All that does is get me into trouble. I realized that I wasn't so much nipping those ridiculous thoughts in the bud, as I was planting them in peoples' heads. Silly me, for figuring that everyone else's expectations of me are just naturally as low as my own


So now I've resorted to another plan. I don't want to bring up any specifics in these situations, but I still want to put folks on the defensive -- just in case they've come up with some other (and probably sicker) idea of the type of thing I'd be doing when I'm not working, watching baseball, or eating yummy ice cream. So now, I answer every question I get with an angry:


'What the hell do you mean by that?'


Sure, it makes ordering at a restaurant a bit tricky:


Waiter: May I take your order, sir?
Me: Just what the hell do you mean by that?

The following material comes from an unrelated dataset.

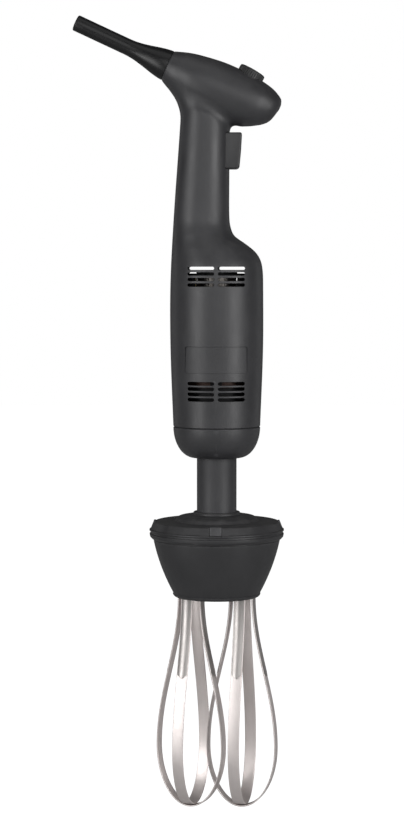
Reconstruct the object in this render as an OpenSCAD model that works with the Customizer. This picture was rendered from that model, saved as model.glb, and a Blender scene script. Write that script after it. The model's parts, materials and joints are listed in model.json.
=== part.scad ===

Waiter: Nothing. Nothing, sir. I was just wondering whether you were ready to order. No problem. Perhaps I should come back in a few moments?
Me: And what the hell do you mean by that?

Waiter: Um... well, just that maybe you need another minute to decide. But I can take it now, if you're ready. Do you know what you'd like?
Me: Hey, buddy -- what the hell do you mean by that?

Waiter: Look, this is getting tiresome, sir. Either give me an order now, or I'll come back in a few moments. Otherwise, I'll have to get the manager. You don't want that, do you?
Me: Yo, cupcake, just exactly what the hell do you mean by that?

Waiter: That's it! I'm getting the manager. We waitstaff don't need this kind of abuse, sir!
Me: (to wife) Man, what a douchebiscuit. And I heard the service here was good, too. Tsk.

Wife: You're an idiot. And get that ice cream out of your pants.


No, it's not a perfect system. But it's better. Maybe someday I'll graduate to 'Are you talking to me?', or the simple-yet-effective menacing, 'Whaaaat?!'


Meanwhile, I'm doing the best I can. And it seems to be working -- people ask me way less questions than they used to. Which is all I ever really wanted. Isn't it everybody's goal to just be left the hell alone sometimes?